The Royal Standard of England - History and Facts | History Hit

The Royal Standard of England

Beaconsfield, England, United Kingdom

Celeste Neill

28 Jul 2021
Image Credit: Alamy

About The Royal Standard of England

The Royal Standard of England is a traditional pub in Beaconsfield with a rich history. Over its 800-year history, it has served everyone from royalty to highwaymen. It was originally known as ’Se Scip’ (The Ship) in 1213, until Charles II’s restoration to the throne in 1663, after which the inn changed its name to the Royal Standard of England.

History of The Royal Standard of England

Although the first official mention of the pub appears in 1213, the site is said to have been previously used as an alehouse from Saxon times where beer was brewed. During the Norman era, the pub received much of its trade from local tile-makers, whose jobs reportedly included making tiles for Windsor Castle and the Palace of Westminster.

During the 17th century, the pub became a popular meeting place for various groups of royalists, and one story claims that Charles II granted the pub permission to change its name from The Ship to the far grander Royal Standard of England in thanks for the venue allowing his father, Charles I, to hide from danger in its roof space. Some versions of the story say that Charles II’s gratitude to the pub extended even further, as he allegedly met his mistresses in rooms at the top of the building. The pub’s popularity declined in the mid-18th century, but supplying nearby rail workers with a strong, then-illegal ale named ‘Owd Rodger’ helped the venue to become successful once again.

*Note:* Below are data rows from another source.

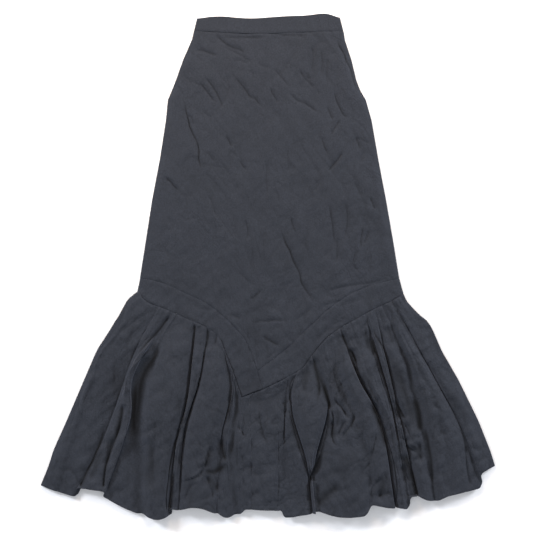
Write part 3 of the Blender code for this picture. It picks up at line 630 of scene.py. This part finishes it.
def pull_in(grid, edge, distance):
    """Moves one edge of a grid of (x, y) points inwards, which leaves half a seam's gap there."""
    turned = {"first_row": grid, "last_row": grid[::-1],
              "first_column": grid.swapaxes(0, 1), "last_column": grid.swapaxes(0, 1)[::-1]}[edge]
    along = np.gradient(turned[0], axis=0)
    across = np.stack([-along[:, 1], along[:, 0]], 1)
    across /= np.linalg.norm(across, axis=1)[:, None]
    inwards = np.sign(np.sum(across * (turned[2] - turned[0]), axis=1))[:, None]
    turned[0] += across * inwards * distance


def back_lift(x, y):
    """How far the low flutes of the back flounce stand off the surface."""
    across = (x - side(y, "left")) / (side(y, "right") - side(y, "left"))
    open_part = ease((FLOUNCE_TOP_Y - y) / FLOUNCE_DEPTH)
    wave = 0.5 - 0.5 * np.cos(2 * math.pi * BACK_FLUTES * np.clip(across, 0, 1))
    return BACK_FLUTE_HEIGHT * open_part * wave


def room_beside(x, y):
    """How far each place is from the nearer side of the skirt."""
    return np.minimum(x - side(y, "left"), side(y, "right") - x)


def loft(x, y):
    """How far the front cloth stands off the back: round at the sides, nearly level between."""
    below_waist = ease((WAIST_Y - y) / EDGE_ROUND_GROWTH)
    edge = EDGE_ROUND_WAIST + (EDGE_ROUND_BODY - EDGE_ROUND_WAIST) * below_waist
    middle = np.sin(math.pi * np.clip((WAIST_Y - y) / (WAIST_Y - FLOUNCE_TOP_Y), 0, 1))
    return (WAIST_LOFT + BODY_LOFT * middle) * np.sin(math.pi / 2 * np.clip(room_beside(x, y) / edge, 0, 1))


def front_height(x, y):
    """The middle of the front cloth's wall where it isn't folded."""
    return CLOTH + back_lift(x, y) + SEAM_GAP + CLOTH / 2 + loft(x, y)


def spot(px, py):
    """A place in millimetres from its pixel in the photograph."""
    return (px - PHOTO_CENTRE[0]) * MM_PER_PIXEL, (PHOTO_CENTRE[1] - py) * MM_PER_PIXEL


def distance_to(points, x, y):
    """Each place's distance from a line through points, below zero at its right, and its share along."""
    line = Line(points).spread(LINE_SAMPLES * len(points))
    best = np.full(x.shape, np.inf)
    signed = np.zeros(x.shape)
    along = np.zeros(x.shape)
    lengths = np.linalg.norm(np.diff(line, axis=0), axis=1)
    passed = 0.0
    for start, end, length in zip(line, line[1:], lengths):
        run = (end - start) / length
        part = np.clip((x - start[0]) * run[0] + (y - start[1]) * run[1], 0, length)
        away = np.hypot(x - start[0] - part * run[0], y - start[1] - part * run[1])
        turn = run[0] * (y - start[1]) - run[1] * (x - start[0])
        nearer = away < best
        signed = np.where(nearer, np.copysign(away, turn), signed)
        along = np.where(nearer, (passed + part) / lengths.sum(), along)
        best = np.minimum(best, away)
        passed += length
    return signed, along


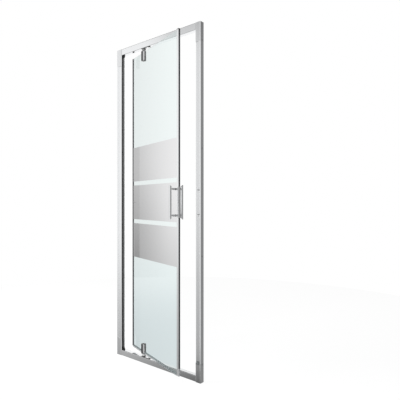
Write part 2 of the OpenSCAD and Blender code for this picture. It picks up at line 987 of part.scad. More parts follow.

The Royal Standard of England today

The pub’s heritage has not gone unnoticed and today the venue is a hugely popular spot with both locals and tourists keen to get a glimpse of the historical watering hole. It’s not just thirsty customers that frequent the pub; its beams and ancient aesthetic have also caught the eye of figures in the entertainment industry, and it has been used as the setting for scenes in numerous films and TV programmes, including ‘Hot Fuzz’, ‘The Theory of Everything’, and multiple episodes of ‘Midsomer Murders’. Punters can buy the infamous ‘Owd Rodger’ on tap once again, as it was reintroduced to the pub in 2006, albeit with a scaled-back alcohol volume.

Getting to The Royal Standard of England

The pub is in Beaconsfield, a town in Buckinghamshire, England. It’s located in a quiet, rural setting that’s less than two miles from Beaconsfield rail station, around a 30 minute walk. The pub has its own large car park or a local bus, the 577, will take you part of the way followed by a 15 minute walk.